El segundo indicador es la carga tributaria. El Salvador ha alcanzado niveles históricos de recaudación, lo que abre una oportunidad para invertir de forma decidida en la niñez y la juventud. Este grupo etario, que se reduce con rapidez, constituye el núcleo de la resiliencia futura del país: serán menos, pero deberán sostener a una población mayor que envejece aceleradamente. La inversión en salud, educación y habilidades productivas no es un complemento, sino una condición indispensable para enfrentar el futuro con equidad y sostenibilidad. Pese a ello, la proporción del gasto público destinada a educación y salud ha tendido a disminuir durante los últimos 20 años, lo que revela una prioridad cada vez menor en estas áreas claves para el desarrollo humano.

El tercer elemento es el endeudamiento público, que ha crecido incluso en contextos de mayor recaudación.

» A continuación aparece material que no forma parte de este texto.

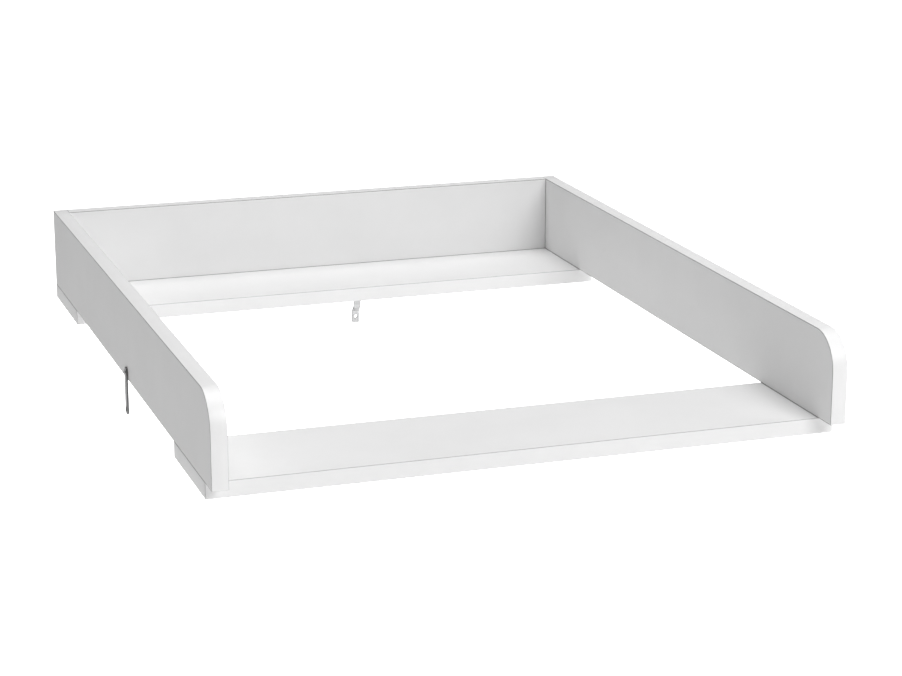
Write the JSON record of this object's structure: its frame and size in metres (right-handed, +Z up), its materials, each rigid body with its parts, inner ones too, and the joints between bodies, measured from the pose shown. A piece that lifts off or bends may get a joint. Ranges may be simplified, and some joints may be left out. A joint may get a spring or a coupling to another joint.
{
  "type": "changing mat frame",
  "caption": "White board frame for a changing mat: two side walls with rounded front corners and a back wall on two flat rails, with steel fixing straps.",
  "frame": {"origin": "middle of the front rail's underside, where the frame rests on the chest's top", "axes": "+X to the right seen from the front, +Y from the open front to the back wall, +Z up"},
  "size_m": [0.6335, 0.8061, 0.171],
  "materials": {
    "white_laminate": "matt white melamine on chipboard",
    "white_edge_band": "satin white plastic edge band",
    "zinc_steel": "bright zinc plate",
    "cast_zinc": "die-cast zinc",
    "beech": "raw fluted beech",
    "strap_steel": "zinc-plated strip steel"
  },
  "bodies": {
    "frame": {"side_panel_left": "white_laminate", "side_panel_right": "white_laminate", "back_panel": "white_laminate", "front_rail": "white_laminate", "rear_rail": "white_laminate", "side_front_top_band_left": "white_edge_band", "side_front_top_band_right": "white_edge_band", "side_rear_band_left": "white_edge_band", "side_rear_band_right": "white_edge_band", "side_bottom_band_left": "white_edge_band", "side_bottom_band_right": "white_edge_band", "back_top_band": "white_edge_band", "front_rail_front_band": "white_edge_band", "front_rail_rear_band": "white_edge_band", "front_rail_left_band": "white_edge_band", "front_rail_right_band": "white_edge_band", "rear_rail_front_band": "white_edge_band", "rear_rail_rear_band": "white_edge_band", "rear_rail_left_band": "white_edge_band", "rear_rail_right_band": "white_edge_band", "front_rail_screws": "zinc_steel", "rear_rail_screws": "zinc_steel", "back_panel_screws": "zinc_steel", "side_strap_screw": "zinc_steel", "wall_strap_screw": "zinc_steel", "rail_dowels": "beech", "back_bottom_dowels": "beech", "back_end_dowels": "beech", "cam_bolts": "zinc_steel", "cam_locks": "cast_zinc"},
    "side_strap": {"side_strap": "strap_steel"},
    "wall_strap": {"wall_strap": "strap_steel"}
  },
  "joints": [
    {"name": "side_strap_swivel", "type": "hinge", "parent": "frame", "child": "side_strap", "pos_m": [-0.3161, 0.285, 0.023], "axis": [1, 0, 0], "continuous": true},
    {"name": "wall_strap_swivel", "type": "hinge", "parent": "frame", "child": "wall_strap", "pos_m": [0.057, 0.7061, 0.023], "axis": [0, 1, 0], "continuous": true}
  ]
}
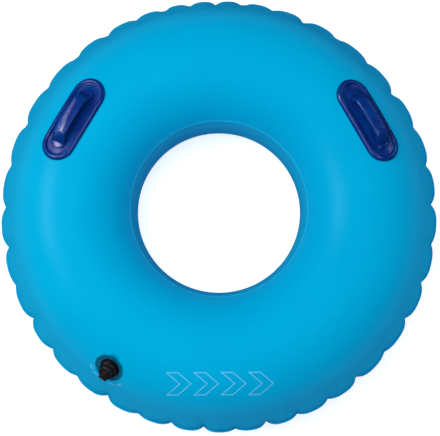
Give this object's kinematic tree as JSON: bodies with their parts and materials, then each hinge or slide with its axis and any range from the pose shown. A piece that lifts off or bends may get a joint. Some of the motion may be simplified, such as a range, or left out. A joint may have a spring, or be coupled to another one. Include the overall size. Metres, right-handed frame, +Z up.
{
  "type": "inflatable river tube",
  "caption": "Round inflatable river tube with a lobed outer weld, two moulded grab handles and a screw valve.",
  "frame": {"origin": "on the floor, at the middle of the hole", "axes": "+Z up, square to the plane of the ring; +Y away from the valve's side, between the two handles; +X towards the right handle"},
  "size_m": [1.0686, 1.0691, 0.3524],
  "materials": {
    "film": "satin",
    "band_film": "satin",
    "handle": "gloss",
    "cup": "satin",
    "black_pvc": "gloss",
    "seal": "matte",
    "silicone": "satin"
  },
  "bodies": {
    "tube": {"upper_skin": "film", "lower_skin": "film", "outer_weld": "film", "inner_band": "band_film", "left_handle_base": "handle", "left_handle_grip": "handle", "left_handle_doubler": "film", "right_handle_base": "handle", "right_handle_grip": "handle", "right_handle_doubler": "film", "valve_cup": "cup", "valve_socket": "black_pvc"},
    "insert_seal": {"socket_o_ring": "seal"},
    "insert": {"valve_insert": "black_pvc"},
    "diaphragm": {"valve_diaphragm": "silicone"},
    "tether": {"cap_tether": "black_pvc"},
    "cap": {"valve_cap": "black_pvc", "cap_washer": "seal"}
  },
  "joints": [
    {"name": "insert_lift", "type": "slide", "parent": "tube", "child": "insert_seal", "axis": [-0.3784, -0.561, 0.7363], "range_m": [0, 0.008]},
    {"name": "insert_turn", "type": "hinge", "parent": "insert_seal", "child": "insert", "pos_m": [-0.25779, -0.38219, 0.28018], "axis": [-0.3784, -0.561, 0.7363], "range_deg": [0, 720]},
    {"name": "diaphragm_drop", "type": "slide", "parent": "insert", "child": "diaphragm", "axis": [-0.3784, -0.561, 0.7363], "range_m": [-0.002, 0], "stiffness_N_per_m": 50, "springref_m": 0.001},
    {"name": "cap_lift", "type": "slide", "parent": "insert", "child": "tether", "axis": [-0.3784, -0.561, 0.7363], "range_m": [0, 0.0055]},
    {"name": "cap_turn", "type": "hinge", "parent": "tether", "child": "cap", "pos_m": [-0.25779, -0.38219, 0.28018], "axis": [-0.3784, -0.561, 0.7363], "range_deg": [0, 660]}
  ],
  "couplings": [
    {"joint": "insert_lift", "follows": "insert_turn", "m_per_rad": 0.00063662},
    {"joint": "cap_lift", "follows": "cap_turn", "m_per_rad": 0.00047746}
  ]
}
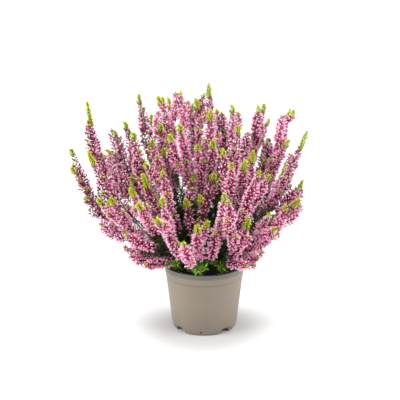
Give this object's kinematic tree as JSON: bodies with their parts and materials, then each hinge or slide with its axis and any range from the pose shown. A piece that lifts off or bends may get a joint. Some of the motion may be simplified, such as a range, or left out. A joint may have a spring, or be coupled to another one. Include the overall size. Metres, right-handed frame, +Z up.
{
  "type": "potted heather",
  "caption": "Flowering bud heather with upright pink spikes and green tips on forked leafy branches, rooted in peat in a round tapered nursery pot.",
  "frame": {"origin": "centre of the pot's base, on the surface that it stands on", "axes": "+Z up along the pot's axis, +X to the right and +Y to the back as seen from the side with the low front sprays"},
  "size_m": [0.312, 0.2421, 0.332],
  "materials": {
    "pot": "matt taupe moulded plastic",
    "peat": "moist black peat",
    "branch": "brown woody stems with dark green scale leaves",
    "floret": "pink closed florets",
    "fresh_leaf": "yellow-green young leaves"
  },
  "bodies": {
    "root": {"pot": "pot", "soil": "peat", "branch_01": "branch", "branch_02": "branch", "branch_03": "branch", "branch_04": "branch", "branch_05": "branch", "branch_06": "branch", "branch_07": "branch", "branch_08": "branch", "flower_spray_01": "floret", "flower_spray_02": "floret", "flower_spray_03": "floret", "flower_spray_04": "floret", "flower_spray_05": "floret", "flower_spray_06": "floret", "flower_spray_07": "floret", "flower_spray_08": "floret", "flower_spray_09": "floret", "flower_spray_10": "floret", "flower_spray_11": "floret", "flower_spray_12": "floret", "flower_spray_13": "floret", "flower_spray_14": "floret", "flower_spray_15": "floret", "flower_spray_16": "floret", "flower_spray_17": "floret", "flower_spray_18": "floret", "flower_spray_19": "floret", "flower_spray_20": "floret", "flower_spray_21": "floret", "flower_spray_22": "floret", "flower_spray_23": "floret", "flower_spray_24": "floret", "flower_spray_25": "floret", "flower_spray_26": "floret", "flower_spray_27": "floret", "flower_spray_28": "floret", "flower_spray_29": "floret", "flower_spray_30": "floret", "flower_spray_31": "floret", "flower_spray_32": "floret", "flower_spray_33": "floret", "flower_spray_34": "floret", "flower_spray_35": "floret", "flower_spray_36": "floret", "flower_spray_37": "floret", "flower_spray_38": "floret", "flower_spray_39": "floret", "flower_spray_40": "floret", "flower_spray_41": "floret", "flower_spray_42": "floret", "flower_spray_43": "floret", "flower_spray_44": "floret", "flower_spray_45": "floret", "flower_spray_46": "floret", "flower_spray_47": "floret", "fresh_shoot_01": "fresh_leaf", "fresh_shoot_02": "fresh_leaf", "fresh_shoot_03": "fresh_leaf"}
  },
  "joints": []
}
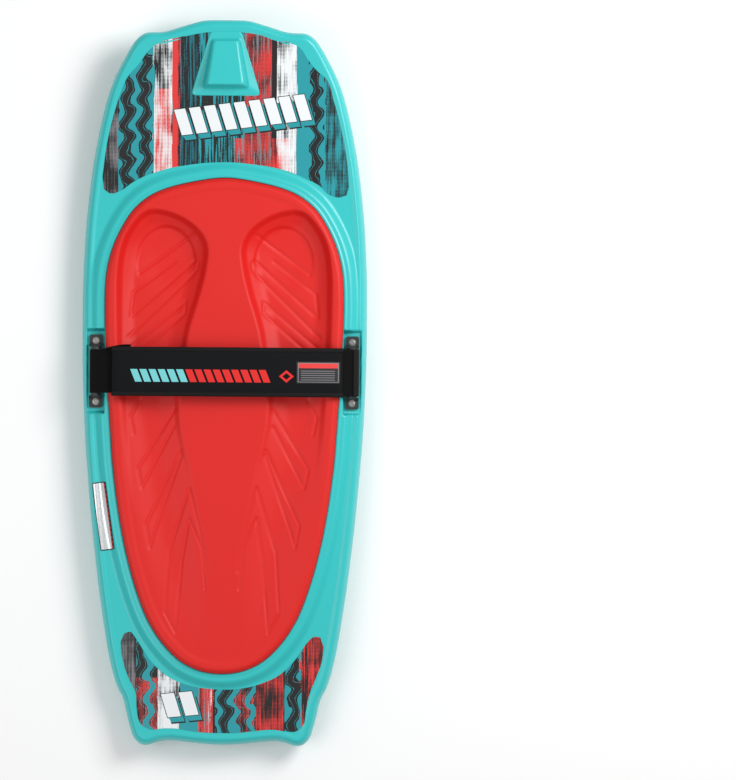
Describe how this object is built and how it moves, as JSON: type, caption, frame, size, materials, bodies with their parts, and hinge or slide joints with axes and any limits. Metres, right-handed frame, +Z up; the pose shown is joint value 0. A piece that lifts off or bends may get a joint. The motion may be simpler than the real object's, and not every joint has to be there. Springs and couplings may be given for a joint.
{
  "type": "kneeboard",
  "caption": "Foam-filled kneeboard with a moulded knee pad, a tow-handle hook at the nose and a padded hook-and-loop leg strap that swings open.",
  "frame": {"origin": "centre of the plan box, on the plane under the flat of the hull", "axes": "+Z up out of the deck, -Y towards the nose, +Y towards the tail, +X towards the side of the anchor tab"},
  "size_m": [0.5, 1.2703, 0.1049],
  "materials": {
    "shell_plastic": "satin moulded",
    "core_foam": "closed cell foam",
    "pad_foam": "matt moulded foam",
    "adhesive": "clear",
    "deck_film": "printed film",
    "foil": "printed foil",
    "bracket_nylon": "moulded nylon",
    "screw_steel": "stainless",
    "insert_brass": "knurled",
    "webbing": "woven",
    "padding_foam": "soft foam",
    "cover_cloth": "knitted",
    "binding_tape": "ribbed",
    "fastener_loop": "brushed pile",
    "fastener_hook": "hooked",
    "label_print": "woven patch"
  },
  "bodies": {
    "board": {"deck_shell": "shell_plastic", "tow_hook": "shell_plastic", "hull_shell": "shell_plastic", "foam_core": "core_foam", "knee_pad": "pad_foam", "pad_adhesive": "adhesive", "nose_decal": "deck_film", "tail_decal": "deck_film", "rail_label": "foil", "left_bracket": "bracket_nylon", "right_bracket": "bracket_nylon", "fill_plug": "shell_plastic", "vent_plug": "shell_plastic", "left_front_washer": "screw_steel", "left_front_screw": "screw_steel", "left_front_insert": "insert_brass", "left_rear_washer": "screw_steel", "left_rear_screw": "screw_steel", "left_rear_insert": "insert_brass", "right_front_washer": "screw_steel", "right_front_screw": "screw_steel", "right_front_insert": "insert_brass", "right_rear_washer": "screw_steel", "right_rear_screw": "screw_steel", "right_rear_insert": "insert_brass"},
    "strap": {"strap_webbing": "webbing", "bar_sleeve": "cover_cloth", "strap_foam": "padding_foam", "strap_cover": "cover_cloth", "front_binding": "binding_tape", "rear_binding": "binding_tape", "loop_fastener": "fastener_loop", "strap_label": "label_print"},
    "tab": {"anchor_tab": "webbing", "hook_fastener": "fastener_hook"}
  },
  "joints": [
    {"name": "strap_swing", "type": "hinge", "parent": "board", "child": "strap", "pos_m": [-0.2245, -0.021, 0.0635], "axis": [0, -1, 0], "range_deg": [0, 145]},
    {"name": "tab_swing", "type": "hinge", "parent": "board", "child": "tab", "pos_m": [0.2245, -0.021, 0.0635], "axis": [0, 1, 0], "range_deg": [0, 101.5]}
  ],
  "couplings": [
    {"joint": "tab_swing", "follows": "strap_swing", "ratio": 0.7}
  ]
}
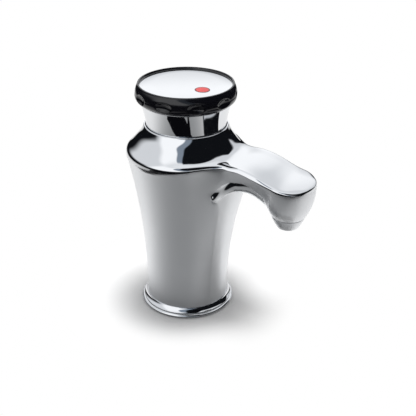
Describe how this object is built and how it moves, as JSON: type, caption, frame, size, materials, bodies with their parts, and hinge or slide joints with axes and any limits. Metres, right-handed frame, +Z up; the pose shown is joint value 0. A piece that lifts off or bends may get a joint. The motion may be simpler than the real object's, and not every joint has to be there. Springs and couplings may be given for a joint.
{
  "type": "boiling water tap",
  "caption": "Chromed single-post sink tap with a short hooked spout, a self-closing twist handle with a dimpled grip ring, and a threaded shank with clamp and pipe tails.",
  "frame": {"origin": "on the body's axis, at the worktop surface that the base ring and its gasket stand on", "axes": "+Z up along the body's axis, +X towards the spout"},
  "size_m": [0.122, 0.075, 0.2139],
  "materials": {
    "chrome": "polished chrome plate",
    "brass": "machined",
    "copper": "drawn copper tube",
    "steel": "plain stainless",
    "rubber": "moulded black rubber",
    "ceramic": "lapped white ceramic",
    "acetal": "natural acetal",
    "grip_black": "moulded gloss black",
    "marker_red": "gloss red insert"
  },
  "bodies": {
    "body": {"deck_gasket": "rubber", "base_ring": "chrome", "threaded_shank": "brass", "clamp_washer_rubber": "rubber", "clamp_washer_steel": "steel", "lock_nut": "brass", "body_casting": "chrome", "valve_manifold": "brass", "manifold_seal": "rubber", "flange_screws": "steel", "stop_pin": "steel", "cold_inlet_tail": "copper", "tank_feed_tail": "copper", "hot_return_tail": "copper", "tail_seals": "rubber", "delivery_tube": "acetal", "tube_seal": "rubber", "nozzle_ring": "chrome", "nozzle_oring": "rubber", "flow_straightener": "acetal", "seat_seals": "rubber", "fixed_disc": "ceramic", "cartridge_housing": "brass", "thrust_washer": "acetal", "retaining_nut": "brass", "return_spring": "steel", "slip_ring": "acetal"},
    "handle": {"moving_disc": "ceramic", "spindle": "brass", "spindle_orings": "rubber", "spindle_clip": "steel", "handle_hub": "acetal", "handle_screw": "steel", "handle_skirt": "chrome", "grip_ring": "grip_black", "skirt_screws": "steel", "top_plate": "chrome", "red_dot": "marker_red"}
  },
  "joints": [
    {"name": "handle_turn", "type": "hinge", "parent": "body", "child": "handle", "pos_m": [0, 0, 0.13], "axis": [0, 0, 1], "range_deg": [0, 75], "stiffness_Nm_per_rad": 0.15, "springref_deg": -28.65, "deforming": ["return_spring"]}
  ]
}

El problema no es la deuda en sí, sino su uso. Cuando los recursos no se destinan a inversiones estratégicas que aumentan la productividad o fortalecen el capital humano, se debilita la cohesión intergeneracional y se trasladan cargas injustas hacia las generaciones futuras. En un país que envejece rápidamente, la falta de orientación con visión de desarrollo en el gasto limita la capacidad de asegurar bienestar sostenido en el tiempo.

A pesar de estas tensiones, El Salvador aún se encuentra en una etapa favorable de su bono demográfico, caracterizada por una tasa de dependencia relativamente baja. Esta condición ofrece una ventana de oportunidad para fortalecer la productividad, ampliar la protección social y preparar al país para el envejecimiento acelerado que se avecina. Pero esta ventana se cerrará en los próximos 25 años, cuando la proporción de adultos mayores crezca más rápido que la de personas en edad productiva.

La experiencia internacional muestra que los países que han logrado convertir la transición demográfica en un motor de desarrollo han construido puentes sólidos entre generaciones: inversión prioritaria en la niñez y juventud, sistemas de cuidados que distribuyen responsabilidades de manera equitativa, estrategias fiscales sostenibles y una vinculación activa con sus diásporas. El Salvador necesita avanzar en esa dirección si quiere enfrentar su futuro demográfico con estabilidad y justicia.

La resiliencia demográfica no es un resultado automático; es una decisión colectiva. El país aún dispone de una oportunidad única para fortalecer la cohesión entre generaciones y transformar su transición demográfica en una plataforma de desarrollo inclusivo. Pero esa oportunidad, como la población joven, se reduce año tras año. Aprovecharla requiere visión, voluntad política y un pacto renovado que asegure que ninguna generación tenga que enfrentar sola los desafíos del futuro.